Re: [PATCH v3 4/4] convert: add "status=delayed" to filter process protocol

Lars Schneider <larsxschneider@xxxxxxxxx> · Tue, 18 Apr 2017 18:14:36 +0200

> On 12. Apr 2017, at 19:46, Taylor Blau <ttaylorr@xxxxxxxxxx> wrote:
> 
> I think this is a great approach and one that I'd be happy to implement in LFS.
> The additional capability isn't too complex, so I think other similar filters to
> LFS shouldn't have a hard time implementing it either.
> 
> I left a few comments, mostly expressing approval to the documentation changes.
> I'll leave the C review to someone more expert than me.
> 
> +1 from me on the protocol changes.

Thanks!

>> +Delay
>> +^^^^^
>> +
>> +If the filter supports the "delay" capability, then Git can send the
>> +flag "delay-able" after the filter command and pathname.
> 
> Nit: I think either way is fine, but `can_delay` will save us 1 byte per each
> new checkout entry.

1 byte is no convincing argument to me but since you are a native speaker I trust your "can-delay" suggestion. I prefer dashes over underscores, though, for consistency with the rest of the protocol.

>> +"delay-id", a number that identifies the blob, and a flush packet. The
>> +filter acknowledges this number with a "success" status and a flush
>> +packet.
> 
> I mentioned this in another thread, but I'd prefer, if possible, that we use the
> pathname as a unique identifier for referring back to a particular checkout
> entry. I think adding an additional identifier adds unnecessary complication to
> the protocol and introduces a forced mapping on the filter side from id to
> path.

I agree! I answered in the other thread. Let's keep the discussion there.

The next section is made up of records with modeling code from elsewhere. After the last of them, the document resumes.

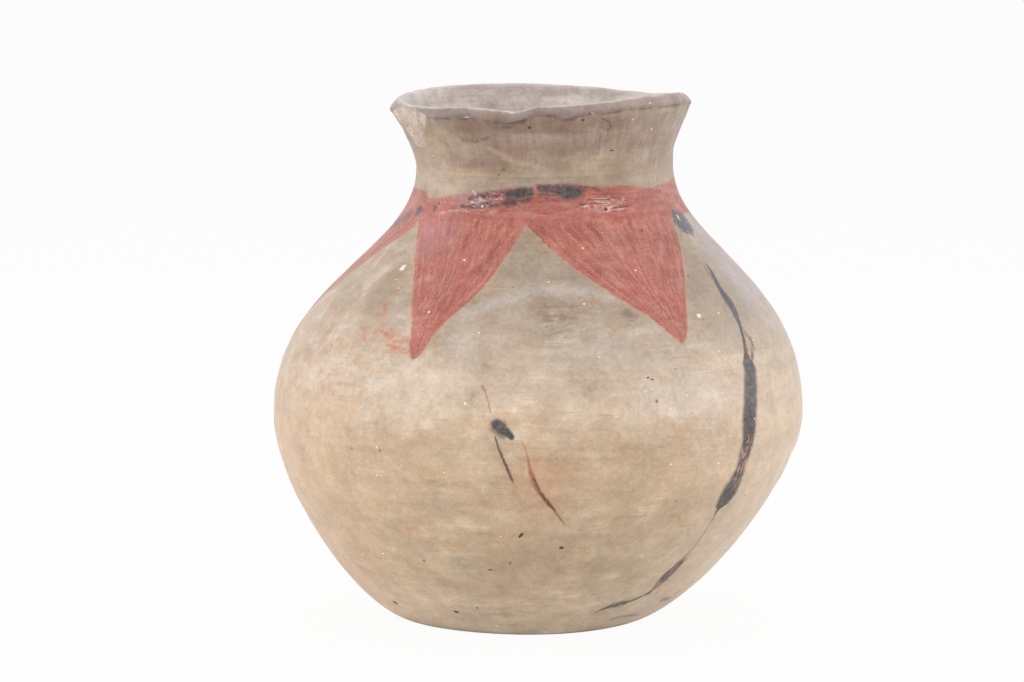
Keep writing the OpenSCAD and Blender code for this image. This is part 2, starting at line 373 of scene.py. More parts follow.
class Nodes:
    """A node tree, with short calls for the sums it needs."""

    def __init__(self, tree):
        self.tree = tree

    def add(self, kind, *values, **named):
        """A new node, fed with values or links, in the order of its inputs or by their names."""
        node = self.tree.nodes.new("ShaderNode" + kind)
        for key, value in (*enumerate(values), *named.items()):
            if value is not None:
                self.link(value, node.inputs[key])
        return node

    def link(self, value, socket):
        if isinstance(value, (int, float)):
            if socket.type == "VECTOR":
                value = (value, value, value)
            socket.default_value = value
        elif isinstance(value, tuple):
            socket.default_value = value[:len(socket.default_value)]
        else:
            self.tree.links.new(value, socket)

    def math(self, op, a, b=None, c=None, clamp=False):
        node = self.add("Math", a, b, c)
        node.operation = op
        node.use_clamp = clamp
        return node.outputs[0]

    def plus(self, a, b):
        return self.math("ADD", a, b)

    def less(self, a, b):
        return self.math("SUBTRACT", a, b)

    def times(self, *terms):
        total = terms[0]
        for t in terms[1:]:
            total = self.math("MULTIPLY", total, t)
        return total

    def fma(self, a, b, c):
        """a times b plus c."""
        return self.math("MULTIPLY_ADD", a, b, c)

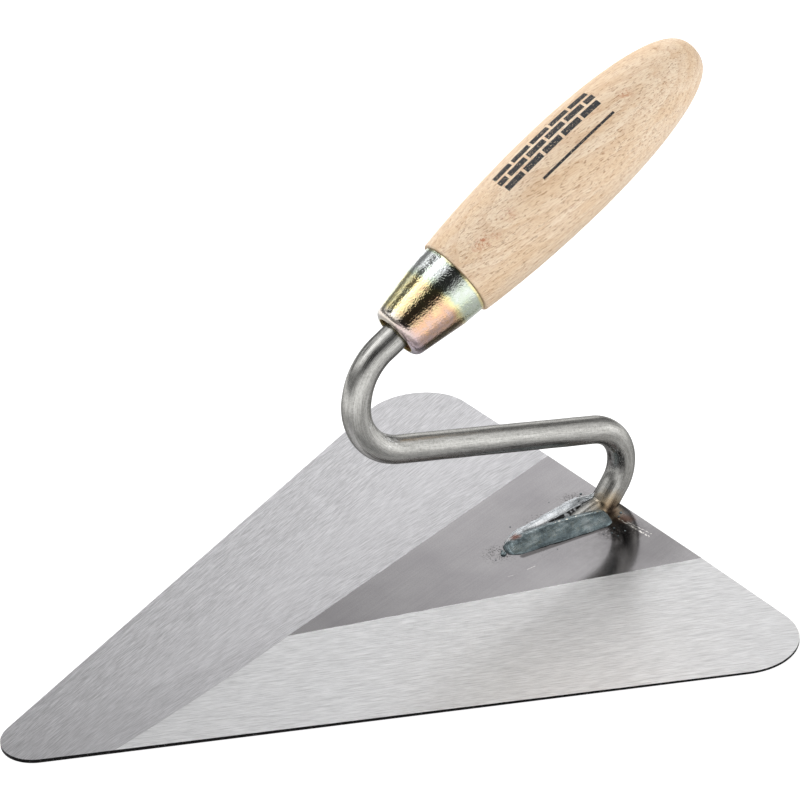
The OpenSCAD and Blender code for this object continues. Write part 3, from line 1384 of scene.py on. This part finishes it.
@dataclass
class HandleAxis:
    """The handle's own frame: its origin is the middle of the ferrule's mouth, and Z runs along the grip."""

    record: InitVar[dict]
    ferrule_len: float = 25.0
    shoulder_gap: float = 0.25
    belly_at: float = 46.0
    collar_from: float = 17.6
    mouth: Vector = field(init=False)
    tilt: float = field(init=False)

    def __post_init__(self, record: dict) -> None:
        """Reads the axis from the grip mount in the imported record.

        Args:
            record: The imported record.
        """
        grip = next(mount for mount in record["mounts"] if mount["name"] == "handle_grip")
        along = Vector(grip["axis"]).normalized()
        widest = self.ferrule_len + self.shoulder_gap + self.belly_at
        self.mouth = Vector(grip["pos_m"]) / MM - along * widest
        self.tilt = math.pi / 2 - math.atan2(along.z, along.y)

    def local(self, graph: Graph) -> Socket:
        """Gives the place in the handle's frame, in millimetres.

        Args:
            graph: The material's graph.

        Returns:
            The place.
        """
        off = graph.vector("SUBTRACT", graph.millimetres(), tuple(self.mouth)).outputs[0]
        turn = graph.node("VectorRotate", rotation_type="X_AXIS")
        graph.feed(turn.inputs["Vector"], off)
        turn.inputs["Angle"].default_value = self.tilt
        return turn.outputs[0]


# --- ferrule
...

> Both Git and the filter are going to have to keep these paths in memory
> somewhere, be that in-process, or on disk. That being said, I can see potential
> troubles with a large number of long paths that exceed the memory available to
> Git or the filter when stored in a hashmap/set.
> 
> On Git's side, I think trading that for some CPU time might make sense. If Git
> were to SHA1 each path and store that in a hashmap, it would consume more CPU
> time, but less memory to store each path. Git and the filter could then exchange
> path names, and Git would simply SHA1 the pathname each time it needed to refer
> back to memory associated with that entry in a hashmap.

I would be surprised if this would be necessary. If we filter delay 50,000 files (= a lot!) with a path length of 1000 characters (= very long!) then we would use 50MB plus some hashmap data structures. Modern machines should have enough RAM I would think...

Thanks,
Lars